- _DO THIS_: What is needed is the run of lines from the one containing "Model this object" through the one containing "ledge_w = 3.2; // [2:0.1:5]", echoed exactly, with both ends kept and nothing added.

- _EXTRACTED ENTRIES_:
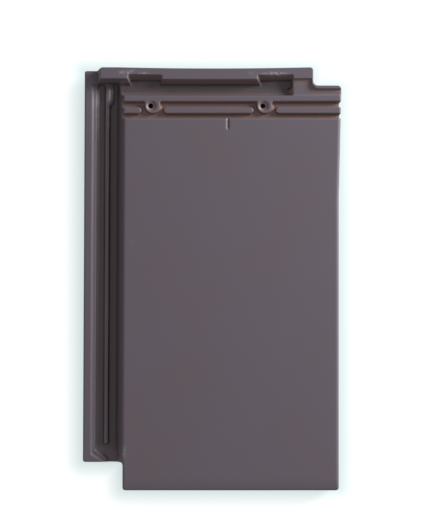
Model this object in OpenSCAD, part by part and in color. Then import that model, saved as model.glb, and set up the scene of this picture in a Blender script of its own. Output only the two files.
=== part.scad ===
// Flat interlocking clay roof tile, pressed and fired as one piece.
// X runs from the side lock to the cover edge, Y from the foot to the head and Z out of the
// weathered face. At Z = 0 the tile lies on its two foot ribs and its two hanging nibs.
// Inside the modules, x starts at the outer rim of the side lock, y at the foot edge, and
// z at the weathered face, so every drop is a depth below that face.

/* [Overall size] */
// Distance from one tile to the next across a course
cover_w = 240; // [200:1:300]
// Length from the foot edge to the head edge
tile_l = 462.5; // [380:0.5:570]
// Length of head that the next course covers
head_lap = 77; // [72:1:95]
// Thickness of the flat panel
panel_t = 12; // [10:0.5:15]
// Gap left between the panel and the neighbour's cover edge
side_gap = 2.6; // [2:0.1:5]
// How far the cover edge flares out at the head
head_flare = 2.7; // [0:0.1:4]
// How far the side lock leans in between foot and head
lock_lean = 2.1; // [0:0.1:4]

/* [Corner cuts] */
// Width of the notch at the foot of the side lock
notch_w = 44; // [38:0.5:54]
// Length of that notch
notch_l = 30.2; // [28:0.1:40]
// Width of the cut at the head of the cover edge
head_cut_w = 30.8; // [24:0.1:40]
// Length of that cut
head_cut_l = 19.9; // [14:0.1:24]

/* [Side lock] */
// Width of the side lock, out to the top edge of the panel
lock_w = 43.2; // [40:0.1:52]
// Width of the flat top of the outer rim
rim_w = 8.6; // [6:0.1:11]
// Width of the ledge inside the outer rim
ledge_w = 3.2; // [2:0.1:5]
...
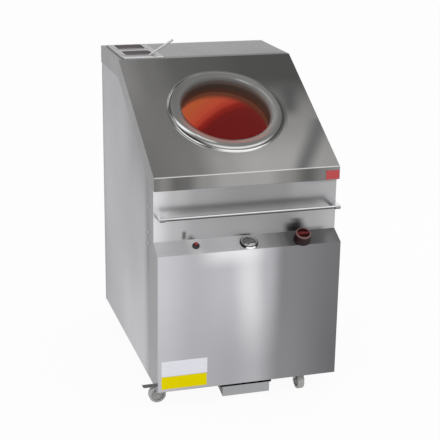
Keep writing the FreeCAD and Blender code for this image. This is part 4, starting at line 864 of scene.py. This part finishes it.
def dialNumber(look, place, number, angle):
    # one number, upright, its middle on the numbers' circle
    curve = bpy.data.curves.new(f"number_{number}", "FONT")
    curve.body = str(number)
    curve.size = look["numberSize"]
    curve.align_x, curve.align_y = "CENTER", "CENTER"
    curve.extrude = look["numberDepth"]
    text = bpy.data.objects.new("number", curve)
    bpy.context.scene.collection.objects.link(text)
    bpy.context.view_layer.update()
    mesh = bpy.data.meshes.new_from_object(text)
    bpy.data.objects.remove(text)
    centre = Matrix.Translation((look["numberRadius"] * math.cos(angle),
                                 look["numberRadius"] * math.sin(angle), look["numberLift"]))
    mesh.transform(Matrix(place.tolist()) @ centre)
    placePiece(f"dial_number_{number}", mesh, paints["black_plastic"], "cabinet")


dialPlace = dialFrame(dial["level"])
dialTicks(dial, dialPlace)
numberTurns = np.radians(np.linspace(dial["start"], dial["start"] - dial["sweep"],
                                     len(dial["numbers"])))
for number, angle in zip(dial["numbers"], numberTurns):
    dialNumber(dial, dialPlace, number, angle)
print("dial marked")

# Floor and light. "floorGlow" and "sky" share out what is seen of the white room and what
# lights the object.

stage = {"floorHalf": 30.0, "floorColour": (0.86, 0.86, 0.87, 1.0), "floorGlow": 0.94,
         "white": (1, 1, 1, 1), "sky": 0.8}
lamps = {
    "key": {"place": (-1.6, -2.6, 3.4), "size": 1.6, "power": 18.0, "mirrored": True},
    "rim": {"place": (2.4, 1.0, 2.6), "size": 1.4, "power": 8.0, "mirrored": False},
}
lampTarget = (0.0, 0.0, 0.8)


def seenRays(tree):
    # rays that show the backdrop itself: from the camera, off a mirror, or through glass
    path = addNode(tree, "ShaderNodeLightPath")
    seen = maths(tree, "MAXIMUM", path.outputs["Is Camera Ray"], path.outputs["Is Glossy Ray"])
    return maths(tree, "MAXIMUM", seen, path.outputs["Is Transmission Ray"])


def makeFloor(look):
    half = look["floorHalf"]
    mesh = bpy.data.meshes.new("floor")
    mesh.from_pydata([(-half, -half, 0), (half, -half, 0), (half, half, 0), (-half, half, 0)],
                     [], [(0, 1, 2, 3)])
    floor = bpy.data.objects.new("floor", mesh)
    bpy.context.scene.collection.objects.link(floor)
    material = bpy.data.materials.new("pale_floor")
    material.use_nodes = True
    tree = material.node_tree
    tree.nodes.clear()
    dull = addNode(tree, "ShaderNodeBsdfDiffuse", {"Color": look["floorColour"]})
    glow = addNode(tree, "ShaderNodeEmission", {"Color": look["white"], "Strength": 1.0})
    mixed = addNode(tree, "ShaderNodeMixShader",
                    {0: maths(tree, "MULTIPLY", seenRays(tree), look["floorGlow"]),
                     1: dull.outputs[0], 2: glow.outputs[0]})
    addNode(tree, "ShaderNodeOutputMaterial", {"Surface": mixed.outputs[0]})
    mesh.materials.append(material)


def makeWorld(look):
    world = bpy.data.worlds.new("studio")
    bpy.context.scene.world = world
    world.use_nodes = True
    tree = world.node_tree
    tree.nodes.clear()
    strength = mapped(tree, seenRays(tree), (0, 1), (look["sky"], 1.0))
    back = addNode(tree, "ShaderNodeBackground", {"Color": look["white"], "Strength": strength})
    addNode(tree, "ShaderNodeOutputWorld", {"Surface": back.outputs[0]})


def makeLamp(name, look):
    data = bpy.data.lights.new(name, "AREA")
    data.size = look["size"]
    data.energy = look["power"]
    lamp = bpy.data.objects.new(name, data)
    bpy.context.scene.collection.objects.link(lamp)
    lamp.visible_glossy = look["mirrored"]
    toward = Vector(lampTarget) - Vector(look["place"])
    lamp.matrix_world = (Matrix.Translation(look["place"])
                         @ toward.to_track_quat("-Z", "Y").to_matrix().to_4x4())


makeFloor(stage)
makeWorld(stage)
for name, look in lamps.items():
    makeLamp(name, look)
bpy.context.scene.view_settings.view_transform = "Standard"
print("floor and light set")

- _ANSWER TO THE PROBLEM_:
Model this object in OpenSCAD, part by part and in color. Then import that model, saved as model.glb, and set up the scene of this picture in a Blender script of its own. Output only the two files.
=== part.scad ===
// Flat interlocking clay roof tile, pressed and fired as one piece.
// X runs from the side lock to the cover edge, Y from the foot to the head and Z out of the
// weathered face. At Z = 0 the tile lies on its two foot ribs and its two hanging nibs.
// Inside the modules, x starts at the outer rim of the side lock, y at the foot edge, and
// z at the weathered face, so every drop is a depth below that face.

/* [Overall size] */
// Distance from one tile to the next across a course
cover_w = 240; // [200:1:300]
// Length from the foot edge to the head edge
tile_l = 462.5; // [380:0.5:570]
// Length of head that the next course covers
head_lap = 77; // [72:1:95]
// Thickness of the flat panel
panel_t = 12; // [10:0.5:15]
// Gap left between the panel and the neighbour's cover edge
side_gap = 2.6; // [2:0.1:5]
// How far the cover edge flares out at the head
head_flare = 2.7; // [0:0.1:4]
// How far the side lock leans in between foot and head
lock_lean = 2.1; // [0:0.1:4]

/* [Corner cuts] */
// Width of the notch at the foot of the side lock
notch_w = 44; // [38:0.5:54]
// Length of that notch
notch_l = 30.2; // [28:0.1:40]
// Width of the cut at the head of the cover edge
head_cut_w = 30.8; // [24:0.1:40]
// Length of that cut
head_cut_l = 19.9; // [14:0.1:24]

/* [Side lock] */
// Width of the side lock, out to the top edge of the panel
lock_w = 43.2; // [40:0.1:52]
// Width of the flat top of the outer rim
rim_w = 8.6; // [6:0.1:11]
// Width of the ledge inside the outer rim
ledge_w = 3.2; // [2:0.1:5]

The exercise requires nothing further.